Jordan, Lebanon and Syria were the Arab countries that hosted most Palestinian refugees, and whose political dynamics, as well as conflicts, were shaped by the mass displacement. Palestinian groups became part of the political fabric of these societies, sometimes becoming involved in internal struggles and sometimes used to balance out pre-existing demographic conflicts. There is hardly a major event in the Middle East that hasn’t involved Palestinians, or the price of which was not shouldered disproportionately by Palestinians.
Anyone who knows the fundamentals of modern Middle Eastern politics ought to know this.
One can only imagine what would happen if 2.2 million Palestinian refugees were pushed into Jordan, Egypt and other Arab countries as per Trump’s proposal. It would arguably be the most earth-shattering event in the region since the Nakba. No Arab government can possibly entertain such a scenario under any circumstance.
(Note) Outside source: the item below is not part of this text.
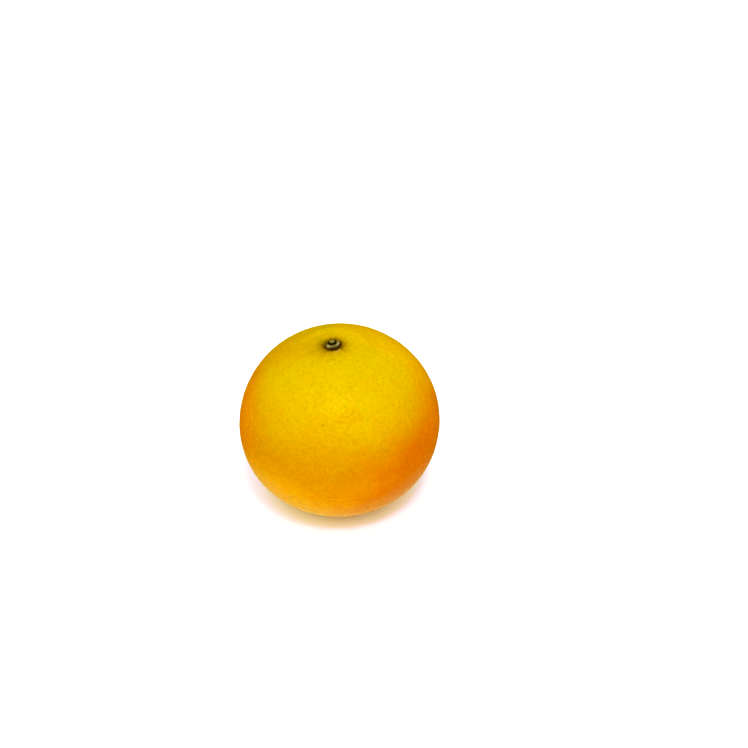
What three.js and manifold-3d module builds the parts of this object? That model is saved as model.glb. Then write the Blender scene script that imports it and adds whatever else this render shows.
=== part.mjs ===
// A whole sweet orange, picked and clipped, standing on the small flat spot that its own weight presses into the rind.
//
// Millimetres, +Z up. The origin is the middle of the part's footprint, on the surface the fruit stands on.
// The fruit is one grown body. Two pieces of the plant are left on its stem end: the five-lobed calyx, which is
// what remains of the flower's sepals, and the short stub of the clipped fruit stalk that rises from it.
// The three lean together, by a few degrees, as a fruit that is set down by hand does.

import * as THREE from "three";
import { mergeVertices } from "three/addons/utils/BufferGeometryUtils.js";
import Module from "manifold-3d";

// ---- driving dimensions ----------------------------------------------------------------------------------------
const EQUATOR_R = 38.0; // half the width of the fruit
const POLE_R = 36.3; // half the height of the fruit, before the stem basin and the flat spot
const LEAN_X = -0.055; // how far the stem end leans, as the X and Y parts of the axis for 1 along Z
const LEAN_Y = -0.045;
const FLAT_SPOT_R = 6.5; // the flat spot's radius
const FLAT_SPOT_CUT = 0.55; // how much of the rind's curve is pressed flat, which gives that radius

const BASIN_DEPTH = 0.7; // the hollow that the calyx sits in
const BASIN_FLOOR = 2.6; // arc from the pole to the end of the hollow's floor
const BASIN_RIM = 9.4; // arc from the pole to where the hollow runs out
const SHOULDER_RISE = 0.42; // the swelling round the hollow
const SHOULDER_ARC = 12.0;
const SHOULDER_WIDTH = 3.6;
const BLOSSOM_FLATTENING = 0.3; // the far end is a little flatter than an ellipse
const ARC_R = 37.0; // turns an angle from the pole into an arc along the rind

// Creases that run out of the basin: [angle, depth, half-width], in radians and millimetres.
const CREASES = [
  [0.18, 0.26, 0.17],
  [0.86, 0.34, 0.15],
  [1.49, 0.2, 0.18],
  [2.2, 0.33, 0.15],
  [2.87, 0.24, 0.16],
  [3.41, 0.3, 0.14],
  [4.05, 0.22, 0.18],
  [4.62, 0.36, 0.15],
  [5.2, 0.24, 0.16],
  [5.77, 0.3, 0.15],
];
const CREASE_ARC = 6.4;
const CREASE_WIDTH = 2.7;

// Slow waves that make one side of the fruit differ from the other: [amplitude, kx, ky, kz, phase].
const WAVES = [
  [0.13, 2.1, 1.3, -0.7, 0.4],
  [0.1, -1.2, 2.9, 1.1, 2.1],
  [0.08, 0.9, -1.7, 3.3, 4.0],
  [0.06, 3.8, 2.2, 1.9, 1.2],
  [0.05, -2.6, 3.1, -3.9, 5.3],
];

const SEGMENTS = 64; // round the axis
const CALYX_GAP = 0.3; // clearance that meshed neighbours keep
const CALYX_R = 2.6; // to the notch between two lobes
const CALYX_LOBE = 0.65; // how far a lobe reaches past the notches
const LOBE_THICK = 0.42;
const CALYX_BEVEL = 0.12;
const COLLAR_R = 2.5; // the foot of the collar inside the lobes, which slopes in as it rises
const CREST_R = 2.02; // the collar's crest, at its outer edge
const COLLAR_HEIGHT = 1.15; // the crest, from the calyx's underside
const CALYX_EYE_R = 1.75; // the round eye in the middle of the collar, which the stalk stands in
const EYE_FLOOR = 0.25;
const STUB_R = 1.35;
const STUB_HEIGHT = 1.12;

// ---- the rind --------------------------------------------------------------------------------------------------
const smooth = (lo, hi, v) => {
  const t = Math.min(1, Math.max(0, (v - lo) / (hi - lo)));
  return t * t * (3 - 2 * t);
};
const bell = (v, middle, width) => Math.exp(-(((v - middle) / width) ** 2));
const turn = (a) => Math.atan2(Math.sin(a), Math.cos(a));

// Distance from the fruit's middle to the rind, along the unit vector (x, y, z), with the stem end at +z.
function rindRadius(x, y, z) {
  const theta = Math.acos(Math.min(1, Math.max(-1, z)));
  const phi = Math.atan2(y, x);
  const sin = Math.sin(theta);
  let r = 1 / Math.sqrt((x * x + y * y) / EQUATOR_R ** 2 + (z * z) / POLE_R ** 2);
  r += 0.24 * sin * sin * Math.cos(2 * (phi - 0.25));
  r += 0.15 * sin ** 3 * Math.cos(3 * (phi + 0.5));
  r += 0.3 * sin * z * Math.cos(phi - 2.4);
  for (const [a, kx, ky, kz, p] of WAVES) r += a * sin * Math.sin(kx * x + ky * y + kz * z + p);
  const arc = ARC_R * theta;
  r -= BASIN_DEPTH * (1 - smooth(BASIN_FLOOR, BASIN_RIM, arc));
  r += SHOULDER_RISE * bell(arc, SHOULDER_ARC, SHOULDER_WIDTH);
  r -= BLOSSOM_FLATTENING * bell(Math.PI - theta, 0, 0.42);
  let crease = 0;
  for (const [at, depth, half] of CREASES) crease += depth * bell(turn(phi - at), 0, half);
  return r - crease * bell(arc, CREASE_ARC, CREASE_WIDTH);
}

// Angles from the stem end to the blossom end, closest together over the basin.
const arcs = [0, 1.3, 2.6, 3.6, 4.6, 5.6, 6.6, 7.7, 9.0, 10.4, 12.0, 13.8, 15.9, 18.2];
const angles = arcs.map((s) => s / ARC_R);
const last = angles[angles.length - 1];
const RINGS_BELOW = 36;
for (let i = 1; i <= RINGS_BELOW; i++) angles.push(last + ((Math.PI - last) * i) / RINGS_BELOW);

// ---- solids ----------------------------------------------------------------------------------------------------
const wasm = await Module();
wasm.setup();

function solidOf(geometry) {
  const g = geometry.clone();
  g.deleteAttribute("normal");
  g.deleteAttribute("uv");
  const merged = mergeVertices(g, 1e-4);
  const index = merged.index.array;
  const kept = [];
  for (let i = 0; i < index.length; i += 3) {
    const [a, b, c] = [index[i], index[i + 1], index[i + 2]];
    if (a !== b && b !== c && c !== a) kept.push(a, b, c);
  }
  return new wasm.Manifold(
    new wasm.Mesh({
      numProp: 3,
      vertProperties: new Float32Array(merged.attributes.position.array),
      triVerts: new Uint32Array(kept),
    }),
  );
}

function geometryOf(solid) {
  const m = solid.getMesh();
  const position = new Float32Array(m.numVert * 3);
  for (let i = 0; i < m.numVert; i++)
    position.set(m.vertProperties.subarray(i * m.numProp, i * m.numProp + 3), i * 3);
  const g = new THREE.BufferGeometry()
    .setAttribute("position", new THREE.BufferAttribute(position, 3))
    .setIndex(new THREE.BufferAttribute(new Uint32Array(m.triVerts), 1));
  g.computeVertexNormals();
  return g;
}

// A profile turned round +Z. The points run from the bottom of the axis to the top of it.
function turned(points, segments) {
  const g = new THREE.LatheGeometry(
    points.map(([r, z]) => new THREE.Vector2(r, z)),
    segments,
  );
  return g.rotateX(Math.PI / 2);
}

// The fruit is turned from a half circle of unit radius, and each point is then moved out to the rind.
const half = angles
  .map((t) => [t === 0 || t === Math.PI ? 0 : Math.sin(t), Math.cos(t)])
  .reverse();
half[0][0] = 0;
const rind = turned(half, SEGMENTS);
{
  const p = rind.attributes.position;
  const v = new THREE.Vector3();
  for (let i = 0; i < p.count; i++) {
    v.fromBufferAttribute(p, i).normalize();
    if (Math.hypot(v.x, v.y) < 1e-6) v.set(0, 0, Math.sign(v.z));
    v.multiplyScalar(rindRadius(v.x, v.y, v.z));
    p.setXYZ(i, v.x, v.y, v.z);
  }
}

// ---- how it leans, and where the flat spot cuts it ---------------------------------------------------------------
const axis = new THREE.Vector3(LEAN_X, LEAN_Y, 1).normalize();
const lean = new THREE.Quaternion().setFromUnitVectors(new THREE.Vector3(0, 0, 1), axis);

const leant = rind.clone().applyQuaternion(lean);
leant.computeBoundingBox();
const box = leant.boundingBox;
const flatAt = box.min.z + FLAT_SPOT_CUT; // the height of the flat spot, from the fruit's middle

// The slab under the flat spot, turned into the fruit's own frame.
const slab = new THREE.BoxGeometry(60, 60, 20)
  .translate(0, 0, flatAt - 10)
  .applyQuaternion(lean.clone().invert());
const fruitSolid = solidOf(rind).subtract(solidOf(slab));

// ---- the calyx: five blunt lobes, and a sloping round collar with an open eye ----------------------------------------------
const floorZ = rindRadius(0, 0, 1); // the basin's floor, on the axis
const outline = new THREE.Shape();
const CALYX_POINTS = 80;
for (let i = 0; i < CALYX_POINTS; i++) {
  const a = (2 * Math.PI * i) / CALYX_POINTS;
  const lobe = Math.pow(0.5 + 0.5 * Math.cos(5 * (a - 0.35)), 1.25);
  const uneven = 0.12 * Math.sin(a + 1.1) + 0.08 * Math.sin(2 * a + 2.3);
  const r = CALYX_R - CALYX_BEVEL + CALYX_LOBE * lobe * (1 + uneven);
  const [x, y] = [r * Math.cos(a), r * Math.sin(a)];
  i ? outline.lineTo(x, y) : outline.moveTo(x, y);
}
outline.closePath();
const lobes = new THREE.ExtrudeGeometry(outline, {
  depth: LOBE_THICK - 2 * CALYX_BEVEL,
  bevelEnabled: true,
  bevelThickness: CALYX_BEVEL,
  bevelSize: CALYX_BEVEL,
  bevelSegments: 2,
  steps: 1,
}).translate(0, 0, CALYX_BEVEL);
const collar = turned(
  [
    [0, 0.2],
    [COLLAR_R, 0.2],
    [COLLAR_R, LOBE_THICK],
    [(COLLAR_R + CREST_R) / 2 + 0.06, (LOBE_THICK + COLLAR_HEIGHT) / 2 + 0.06],
    [CREST_R, COLLAR_HEIGHT - 0.07],
    [CREST_R - 0.09, COLLAR_HEIGHT],
    [0, COLLAR_HEIGHT],
  ],
  40,
);
const eye = turned(
  [
    [0, EYE_FLOOR],
    [CALYX_EYE_R, EYE_FLOOR],
    [CALYX_EYE_R, COLLAR_HEIGHT + 1],
    [0, COLLAR_HEIGHT + 1],
  ],
  40,
);
const calyxSolid = solidOf(lobes).add(solidOf(collar)).subtract(solidOf(eye));

// ---- the stub of the stalk -------------------------------------------------------------------------------------------
const stub = turned(
  [
    [0, 0],
    [STUB_R, 0],
    [STUB_R, 0.35],
    [STUB_R * 0.95, STUB_HEIGHT - 0.22],
    [STUB_R * 0.86, STUB_HEIGHT - 0.06],
    [STUB_R * 0.74, STUB_HEIGHT],
    [0, STUB_HEIGHT],
  ],
  28,
);

// ---- the part --------------------------------------------------------------------------------------------------------
const rindMaterial = new THREE.MeshStandardMaterial({ color: 0xf0b000, roughness: 0.45, metalness: 0 });
const calyxMaterial = new THREE.MeshStandardMaterial({ color: 0x6d6a34, roughness: 0.8, metalness: 0 });
const stubMaterial = new THREE.MeshStandardMaterial({ color: 0xb5ab7e, roughness: 0.85, metalness: 0 });

const fruit = new THREE.Mesh(geometryOf(fruitSolid), rindMaterial);
fruit.name = "orange_fruit";

const calyx = new THREE.Mesh(geometryOf(calyxSolid), calyxMaterial);
calyx.name = "calyx";

const stem = new THREE.Mesh(geometryOf(solidOf(stub)), stubMaterial);
stem.name = "stem_stub";
stem.position.z = EYE_FLOOR + CALYX_GAP;

const stemEnd = new THREE.Group(); // stands on the basin's floor
stemEnd.position.z = floorZ + CALYX_GAP;
stemEnd.add(calyx, stem);

const leaning = new THREE.Group(); // the fruit's middle and its axis
leaning.quaternion.copy(lean);
leaning.position.set(-(box.min.x + box.max.x) / 2, -(box.min.y + box.max.y) / 2, -flatAt);
leaning.add(fruit, stemEnd);

const orange = new THREE.Group();
orange.add(leaning);

export default orange;
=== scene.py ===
import math

import bpy
import numpy as np
from mathutils import Matrix, Vector, noise


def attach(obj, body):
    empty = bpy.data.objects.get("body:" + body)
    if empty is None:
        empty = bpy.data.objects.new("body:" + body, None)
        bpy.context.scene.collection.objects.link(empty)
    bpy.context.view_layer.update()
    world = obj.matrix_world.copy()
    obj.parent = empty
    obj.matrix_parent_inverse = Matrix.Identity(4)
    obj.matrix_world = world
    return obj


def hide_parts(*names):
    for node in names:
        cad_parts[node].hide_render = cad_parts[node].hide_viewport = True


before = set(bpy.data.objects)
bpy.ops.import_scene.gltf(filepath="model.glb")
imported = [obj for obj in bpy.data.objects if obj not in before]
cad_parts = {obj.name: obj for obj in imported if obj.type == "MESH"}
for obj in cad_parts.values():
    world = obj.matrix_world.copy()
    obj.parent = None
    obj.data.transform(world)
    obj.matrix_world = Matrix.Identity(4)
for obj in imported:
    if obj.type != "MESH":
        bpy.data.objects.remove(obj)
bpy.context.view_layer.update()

MM = 0.001

# =====================================================================================================================
# The rind's own shape, in millimetres and in the fruit's own frame: its middle at the origin, its stem end at +Z.
# These numbers repeat the CAD part's.
# =====================================================================================================================
EQUATOR_R, POLE_R = 38.0, 36.3
BASIN_DEPTH, BASIN_FLOOR, BASIN_RIM = 0.7, 2.6, 9.4
SHOULDER_RISE, SHOULDER_ARC, SHOULDER_WIDTH = 0.42, 12.0, 3.6
BLOSSOM_FLATTENING, ARC_R = 0.3, 37.0
CREASES = [
    (0.18, 0.26, 0.17), (0.86, 0.34, 0.15), (1.49, 0.2, 0.18), (2.2, 0.33, 0.15), (2.87, 0.24, 0.16),
    (3.41, 0.3, 0.14), (4.05, 0.22, 0.18), (4.62, 0.36, 0.15), (5.2, 0.24, 0.16), (5.77, 0.3, 0.15),
]
CREASE_ARC, CREASE_WIDTH = 6.4, 2.7
WAVES = [
    (0.13, 2.1, 1.3, -0.7, 0.4), (0.1, -1.2, 2.9, 1.1, 2.1), (0.08, 0.9, -1.7, 3.3, 4.0),
    (0.06, 3.8, 2.2, 1.9, 1.2), (0.05, -2.6, 3.1, -3.9, 5.3),
]
NICKS = [
    ((-0.1331, -0.7847, 0.6055), 0.16, 0.62), ((-0.1275, -0.7765, 0.6171), 0.10, 0.45),
    ((0.150, -0.5175, 0.8424), 0.10, 0.42), ((0.170, -0.5125, 0.8417), 0.12, 0.45), ((0.190, -0.5085, 0.8398), 0.10, 0.42),
    ((0.44, 0.71, 0.5498), 0.14, 0.55), ((-0.80, 0.35, 0.4874), 0.13, 0.6), ((0.86, -0.12, -0.4959), 0.12, 0.5),
]
LEAN = Vector((-0.055, -0.045, 1.0)).normalized()  # the fruit's axis
MIDDLE = np.array([-0.0899, -0.3145, 35.481])  # the fruit's middle, over the origin on the ground
CALYX_R, CALYX_LOBE = 2.6, 0.65
COLLAR_R, CREST_R, COLLAR_HEIGHT, CALYX_EYE_R, EYE_FLOOR = 2.5, 2.02, 1.15, 1.75, 0.25
STUB_R, STUB_HEIGHT = 1.35, 1.12
GAP = 0.3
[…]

While the prospects of another Gaza Nakba were born dead, the real fear is the fact that nearly 50,000 Palestinians have already been internally displaced in the West Bank. This ongoing ethnic cleansing is no less dangerous than the US-Israeli designs in Gaza.
The uninformed US policy on Palestine, which continues to be led by the extremely dangerous policies of Netanyahu’s politically bankrupt government, is unifying the Arabs, once again, around a common cause. If the Americans insist on ignoring history, the Arabs know their history very well. It is time for them to prove to Israel that the lessons of history have been learned, and will never be repeated.
The views expressed in this article belong to the author and do not necessarily reflect the editorial policy of Middle East Monitor or Informed Comment.